_Required work_
Write out all the material exactly. Leave nothing out.
START
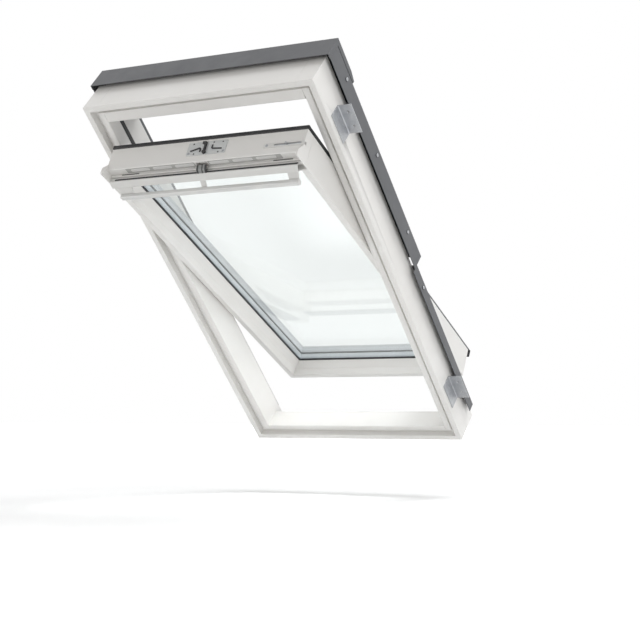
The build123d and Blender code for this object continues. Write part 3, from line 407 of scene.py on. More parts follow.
# %% Soft materials
black_rubber = make_finish(
    "black_rubber",
    (0.012, 0.012, 0.013),
    (0.022, 0.022, 0.024),
    roughness=(0.5, 0.68),
    patch_scale=25.0,
    grain_scale=1200.0,
    grain_strength=0.25,
    grain_depth=0.00015,
)
# painted shade: matt grey for the strip that darkens the channel's wall
channel_shade_paint = make_finish(
    "grey_channel_liner",
    (0.45, 0.445, 0.43),
    (0.41, 0.405, 0.39),
    roughness=(0.55, 0.7),
    patch_scale=30.0,
    grain_scale=900.0,
    grain_strength=0.3,
    grain_depth=0.0002,
)
filter_foam = make_finish(
    "filter_foam",
    (0.07, 0.075, 0.07),
    (0.11, 0.115, 0.11),
    roughness=(0.85, 0.95),
    patch_scale=200.0,
    grain_scale=350.0,
    grain_strength=0.9,
    grain_depth=0.0012,
)
print("soft materials:", black_rubber.name, channel_shade_paint.name, filter_foam.name)

# %% [markdown]
# ## Zinc plated steel
#
# Brackets, hinges and screws are zinc plated, and the lock plate is a paler
# plate of the same kind. Both show the direction in which the sheet was
# rolled, so their grain is stretched across the window.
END
_Written solution_
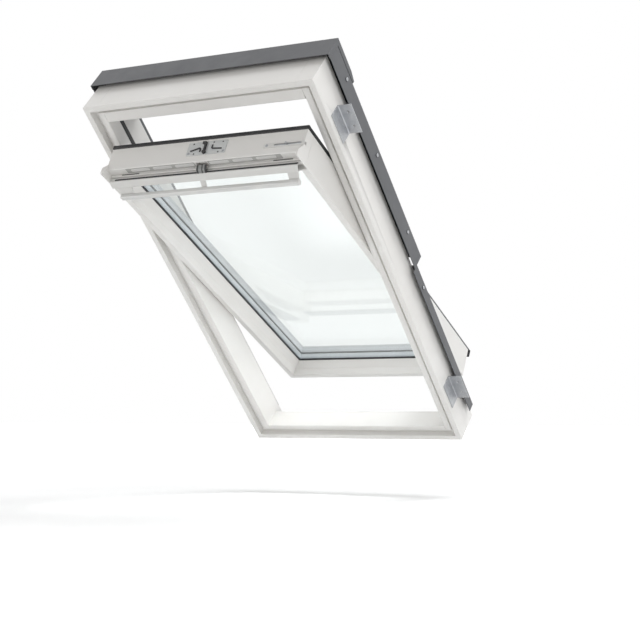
The build123d and Blender code for this object continues. Write part 3, from line 407 of scene.py on. More parts follow.
# %% Soft materials
black_rubber = make_finish(
    "black_rubber",
    (0.012, 0.012, 0.013),
    (0.022, 0.022, 0.024),
    roughness=(0.5, 0.68),
    patch_scale=25.0,
    grain_scale=1200.0,
    grain_strength=0.25,
    grain_depth=0.00015,
)
# painted shade: matt grey for the strip that darkens the channel's wall
channel_shade_paint = make_finish(
    "grey_channel_liner",
    (0.45, 0.445, 0.43),
    (0.41, 0.405, 0.39),
    roughness=(0.55, 0.7),
    patch_scale=30.0,
    grain_scale=900.0,
    grain_strength=0.3,
    grain_depth=0.0002,
)
filter_foam = make_finish(
    "filter_foam",
    (0.07, 0.075, 0.07),
    (0.11, 0.115, 0.11),
    roughness=(0.85, 0.95),
    patch_scale=200.0,
    grain_scale=350.0,
    grain_strength=0.9,
    grain_depth=0.0012,
)
print("soft materials:", black_rubber.name, channel_shade_paint.name, filter_foam.name)

# %% [markdown]
# ## Zinc plated steel
#
# Brackets, hinges and screws are zinc plated, and the lock plate is a paler
# plate of the same kind. Both show the direction in which the sheet was
# rolled, so their grain is stretched across the window.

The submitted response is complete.